==== SUPPLIED INFORMATION
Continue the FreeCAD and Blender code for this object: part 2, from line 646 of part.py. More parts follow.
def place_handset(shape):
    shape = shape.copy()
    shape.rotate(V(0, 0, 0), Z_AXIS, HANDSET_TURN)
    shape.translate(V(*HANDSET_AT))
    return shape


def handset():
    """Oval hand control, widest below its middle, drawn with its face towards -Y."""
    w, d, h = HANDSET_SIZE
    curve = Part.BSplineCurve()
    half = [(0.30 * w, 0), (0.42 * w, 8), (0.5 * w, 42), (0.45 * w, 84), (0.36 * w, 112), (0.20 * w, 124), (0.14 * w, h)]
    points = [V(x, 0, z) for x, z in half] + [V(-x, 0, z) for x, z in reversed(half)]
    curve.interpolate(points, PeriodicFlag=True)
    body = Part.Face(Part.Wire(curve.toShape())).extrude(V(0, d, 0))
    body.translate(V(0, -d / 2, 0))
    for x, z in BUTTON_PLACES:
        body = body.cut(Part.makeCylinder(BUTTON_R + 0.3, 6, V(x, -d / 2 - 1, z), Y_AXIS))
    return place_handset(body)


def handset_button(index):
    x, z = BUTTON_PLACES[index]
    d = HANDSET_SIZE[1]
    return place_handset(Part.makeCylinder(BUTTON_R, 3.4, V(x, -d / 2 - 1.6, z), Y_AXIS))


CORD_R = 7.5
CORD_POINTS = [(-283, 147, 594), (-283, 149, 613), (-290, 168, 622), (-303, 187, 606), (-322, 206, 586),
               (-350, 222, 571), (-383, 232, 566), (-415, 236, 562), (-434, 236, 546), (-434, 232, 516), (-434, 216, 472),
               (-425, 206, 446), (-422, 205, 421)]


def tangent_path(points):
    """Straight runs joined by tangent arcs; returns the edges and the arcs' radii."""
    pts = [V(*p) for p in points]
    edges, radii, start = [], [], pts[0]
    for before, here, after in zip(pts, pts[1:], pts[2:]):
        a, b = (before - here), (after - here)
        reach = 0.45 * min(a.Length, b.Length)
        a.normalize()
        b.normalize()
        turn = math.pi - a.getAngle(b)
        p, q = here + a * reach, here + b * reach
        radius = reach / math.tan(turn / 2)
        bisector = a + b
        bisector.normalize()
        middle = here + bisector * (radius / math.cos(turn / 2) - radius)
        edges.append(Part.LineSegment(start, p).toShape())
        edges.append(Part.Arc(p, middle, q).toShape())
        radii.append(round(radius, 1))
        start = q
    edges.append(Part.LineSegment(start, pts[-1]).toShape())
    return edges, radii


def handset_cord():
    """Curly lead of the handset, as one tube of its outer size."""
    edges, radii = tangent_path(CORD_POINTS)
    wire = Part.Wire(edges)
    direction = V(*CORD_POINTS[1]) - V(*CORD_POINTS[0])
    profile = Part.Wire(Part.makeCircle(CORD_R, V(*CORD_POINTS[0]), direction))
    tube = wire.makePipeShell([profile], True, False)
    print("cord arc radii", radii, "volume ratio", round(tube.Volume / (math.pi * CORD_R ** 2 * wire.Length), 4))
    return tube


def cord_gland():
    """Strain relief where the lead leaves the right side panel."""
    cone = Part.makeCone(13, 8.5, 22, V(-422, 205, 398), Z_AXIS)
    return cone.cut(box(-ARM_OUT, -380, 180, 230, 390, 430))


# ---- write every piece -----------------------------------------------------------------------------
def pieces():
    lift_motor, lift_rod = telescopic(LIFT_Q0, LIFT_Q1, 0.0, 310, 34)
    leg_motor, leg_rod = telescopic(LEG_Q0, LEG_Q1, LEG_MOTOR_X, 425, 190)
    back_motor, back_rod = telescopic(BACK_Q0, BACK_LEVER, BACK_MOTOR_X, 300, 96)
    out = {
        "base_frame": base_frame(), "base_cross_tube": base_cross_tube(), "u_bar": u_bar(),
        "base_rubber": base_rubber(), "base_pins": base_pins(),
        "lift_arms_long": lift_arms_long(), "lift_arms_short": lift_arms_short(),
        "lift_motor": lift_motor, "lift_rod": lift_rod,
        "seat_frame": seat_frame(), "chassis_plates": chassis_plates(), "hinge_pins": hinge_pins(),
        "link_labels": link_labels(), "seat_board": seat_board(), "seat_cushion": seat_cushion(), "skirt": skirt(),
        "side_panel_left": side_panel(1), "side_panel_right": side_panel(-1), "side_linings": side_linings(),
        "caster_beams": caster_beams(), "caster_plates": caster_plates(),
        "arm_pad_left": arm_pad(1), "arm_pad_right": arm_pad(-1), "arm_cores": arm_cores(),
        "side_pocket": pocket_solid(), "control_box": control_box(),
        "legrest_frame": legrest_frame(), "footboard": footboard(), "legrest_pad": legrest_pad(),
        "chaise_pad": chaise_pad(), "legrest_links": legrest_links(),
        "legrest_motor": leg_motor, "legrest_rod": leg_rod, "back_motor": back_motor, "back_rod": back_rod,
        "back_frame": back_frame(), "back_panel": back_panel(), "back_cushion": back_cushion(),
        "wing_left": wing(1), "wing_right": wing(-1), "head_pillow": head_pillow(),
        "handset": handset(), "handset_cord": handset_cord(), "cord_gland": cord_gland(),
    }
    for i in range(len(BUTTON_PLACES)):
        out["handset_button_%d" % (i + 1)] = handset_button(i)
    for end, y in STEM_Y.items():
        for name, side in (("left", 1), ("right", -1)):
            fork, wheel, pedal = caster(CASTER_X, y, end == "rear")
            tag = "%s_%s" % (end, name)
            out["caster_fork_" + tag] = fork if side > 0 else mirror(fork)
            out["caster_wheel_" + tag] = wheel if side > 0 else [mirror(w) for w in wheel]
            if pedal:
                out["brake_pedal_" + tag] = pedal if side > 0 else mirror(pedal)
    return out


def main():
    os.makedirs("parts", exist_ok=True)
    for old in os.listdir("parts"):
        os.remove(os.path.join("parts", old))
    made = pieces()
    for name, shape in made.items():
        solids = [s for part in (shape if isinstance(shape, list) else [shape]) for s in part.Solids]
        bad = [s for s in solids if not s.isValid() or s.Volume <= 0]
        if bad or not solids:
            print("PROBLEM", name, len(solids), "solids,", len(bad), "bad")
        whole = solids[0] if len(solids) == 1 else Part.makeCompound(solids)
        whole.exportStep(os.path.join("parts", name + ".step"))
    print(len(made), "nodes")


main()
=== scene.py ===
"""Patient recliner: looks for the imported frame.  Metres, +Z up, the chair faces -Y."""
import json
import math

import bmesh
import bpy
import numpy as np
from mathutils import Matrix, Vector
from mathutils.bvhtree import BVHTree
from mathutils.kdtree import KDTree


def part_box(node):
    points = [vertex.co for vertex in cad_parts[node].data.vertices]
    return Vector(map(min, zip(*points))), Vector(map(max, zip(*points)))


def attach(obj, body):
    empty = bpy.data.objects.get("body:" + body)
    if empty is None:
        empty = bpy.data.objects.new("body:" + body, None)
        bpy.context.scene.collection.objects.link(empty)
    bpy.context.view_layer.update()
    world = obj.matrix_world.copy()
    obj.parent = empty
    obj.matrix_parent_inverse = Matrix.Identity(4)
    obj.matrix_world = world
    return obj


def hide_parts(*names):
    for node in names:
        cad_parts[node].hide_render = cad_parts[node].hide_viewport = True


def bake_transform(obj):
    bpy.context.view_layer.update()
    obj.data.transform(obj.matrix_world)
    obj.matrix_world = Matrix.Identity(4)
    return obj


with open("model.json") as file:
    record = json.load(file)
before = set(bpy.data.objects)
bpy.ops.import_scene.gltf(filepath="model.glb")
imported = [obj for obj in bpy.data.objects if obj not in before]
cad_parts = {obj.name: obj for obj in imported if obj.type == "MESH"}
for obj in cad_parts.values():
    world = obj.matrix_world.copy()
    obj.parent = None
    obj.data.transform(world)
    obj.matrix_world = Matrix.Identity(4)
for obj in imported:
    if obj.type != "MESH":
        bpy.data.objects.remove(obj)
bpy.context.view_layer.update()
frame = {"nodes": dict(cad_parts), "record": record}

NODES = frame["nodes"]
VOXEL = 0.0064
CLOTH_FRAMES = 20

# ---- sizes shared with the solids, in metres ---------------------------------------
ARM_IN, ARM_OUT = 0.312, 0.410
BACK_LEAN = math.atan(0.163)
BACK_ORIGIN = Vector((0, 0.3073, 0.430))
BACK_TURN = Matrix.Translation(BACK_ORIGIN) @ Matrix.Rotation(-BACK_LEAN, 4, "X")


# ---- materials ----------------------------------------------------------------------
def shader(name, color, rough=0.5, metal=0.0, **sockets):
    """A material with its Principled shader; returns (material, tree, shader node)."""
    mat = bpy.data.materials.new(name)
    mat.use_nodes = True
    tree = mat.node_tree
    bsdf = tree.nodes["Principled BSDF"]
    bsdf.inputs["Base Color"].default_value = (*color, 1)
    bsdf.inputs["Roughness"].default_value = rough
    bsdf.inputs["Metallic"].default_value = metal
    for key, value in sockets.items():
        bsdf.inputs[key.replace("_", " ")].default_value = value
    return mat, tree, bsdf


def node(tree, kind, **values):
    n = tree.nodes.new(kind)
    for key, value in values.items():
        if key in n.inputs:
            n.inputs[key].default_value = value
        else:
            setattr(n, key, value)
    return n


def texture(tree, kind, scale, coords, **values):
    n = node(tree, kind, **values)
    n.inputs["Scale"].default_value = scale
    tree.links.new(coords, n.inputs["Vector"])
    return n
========
==== SUPPLIED INFORMATION
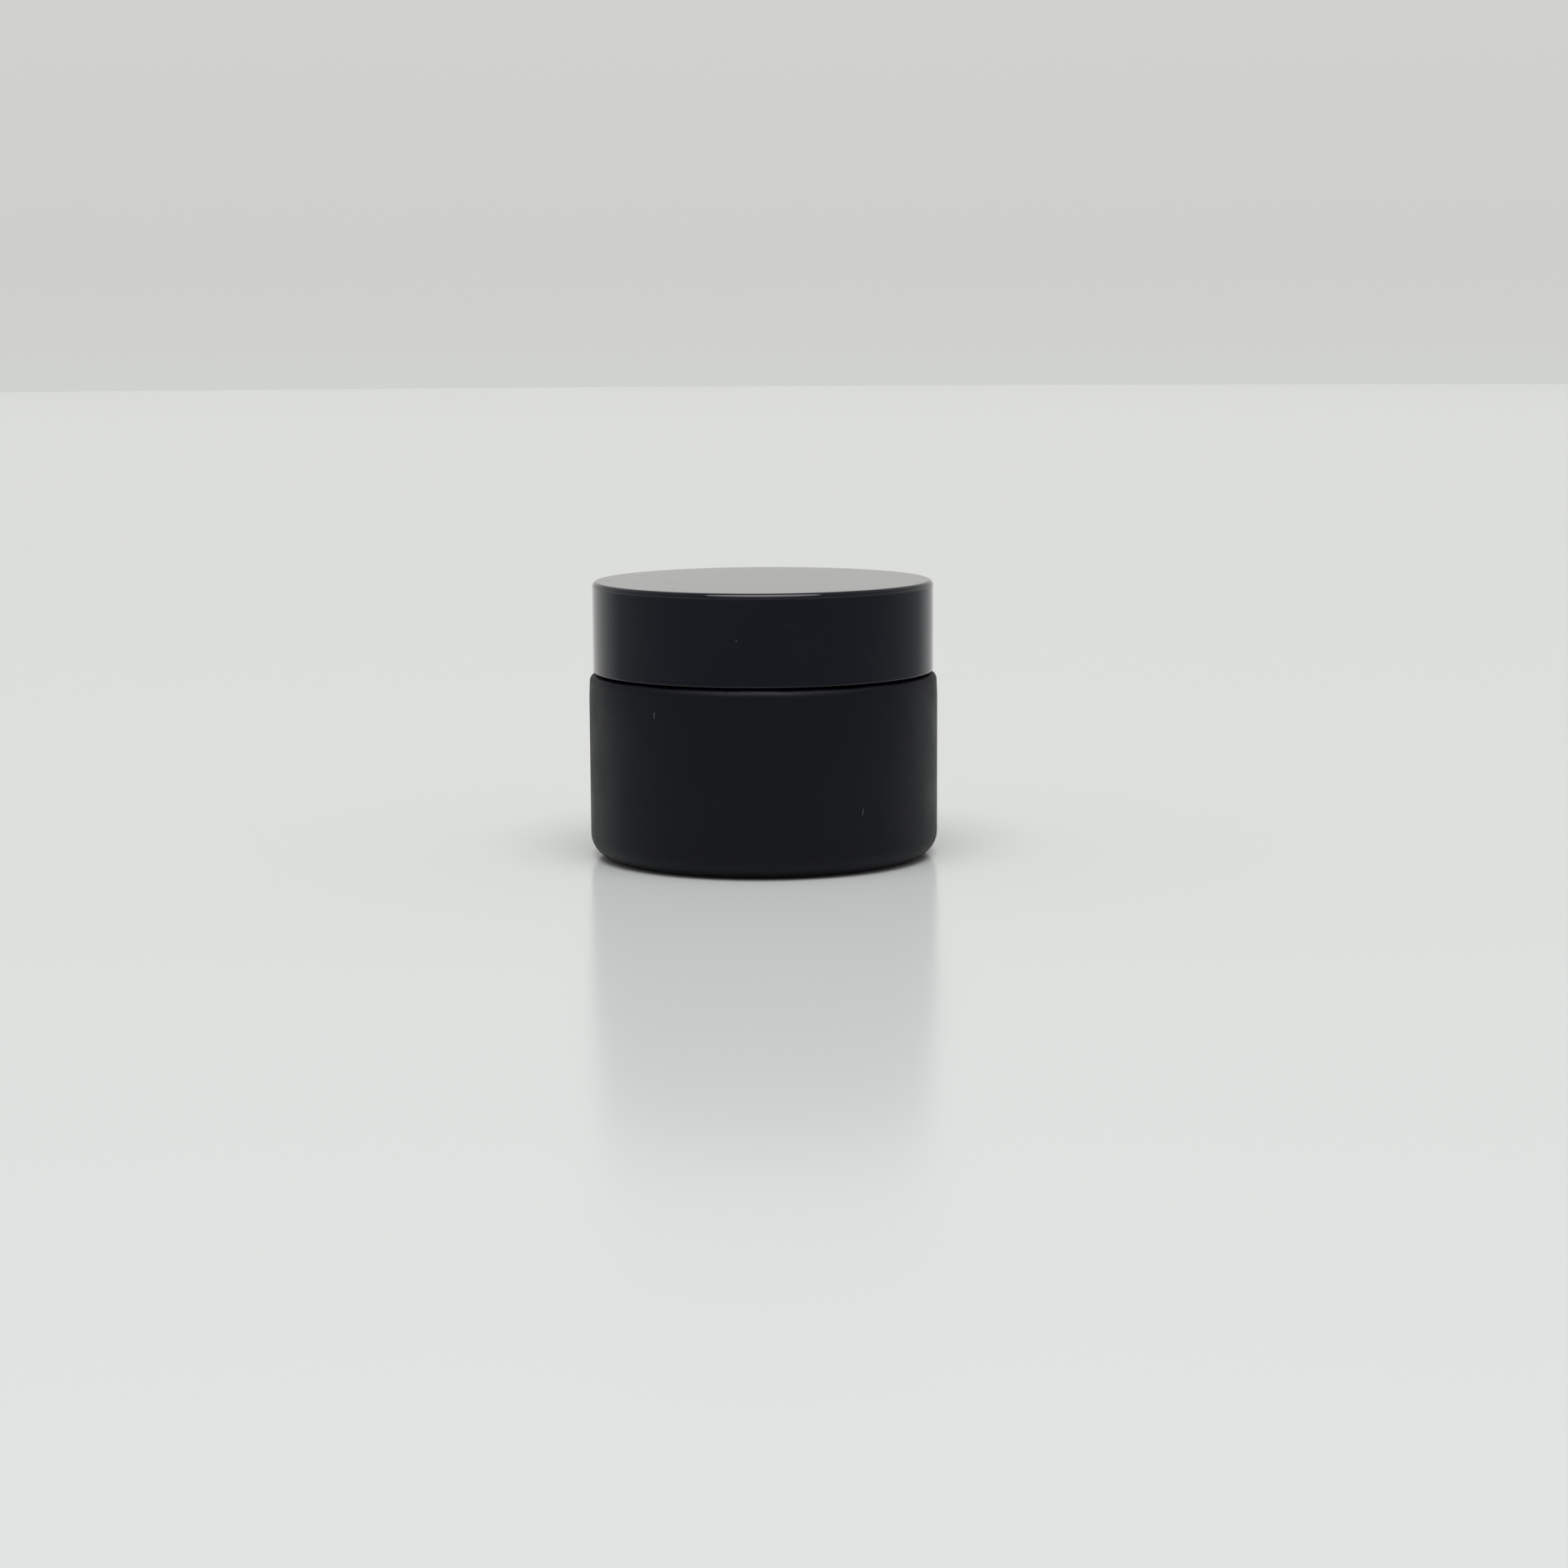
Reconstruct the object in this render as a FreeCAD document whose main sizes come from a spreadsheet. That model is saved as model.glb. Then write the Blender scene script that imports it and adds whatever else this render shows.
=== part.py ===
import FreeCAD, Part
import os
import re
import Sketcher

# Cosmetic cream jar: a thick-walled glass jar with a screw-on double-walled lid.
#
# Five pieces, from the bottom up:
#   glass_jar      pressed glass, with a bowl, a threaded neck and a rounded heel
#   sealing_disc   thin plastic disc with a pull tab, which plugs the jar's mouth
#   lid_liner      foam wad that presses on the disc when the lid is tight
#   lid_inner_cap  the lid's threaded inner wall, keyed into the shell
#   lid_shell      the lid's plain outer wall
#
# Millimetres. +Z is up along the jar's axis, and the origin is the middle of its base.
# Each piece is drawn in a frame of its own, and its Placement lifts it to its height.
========
**WHAT YOU ARE ASKED TO DO:** Look back at the entries above and repeat, unchanged, every line from the line holding "Continue the FreeCAD" through the line holding "return shape".

**TASK OUTPUT:**
Continue the FreeCAD and Blender code for this object: part 2, from line 646 of part.py. More parts follow.
def place_handset(shape):
    shape = shape.copy()
    shape.rotate(V(0, 0, 0), Z_AXIS, HANDSET_TURN)
    shape.translate(V(*HANDSET_AT))
    return shape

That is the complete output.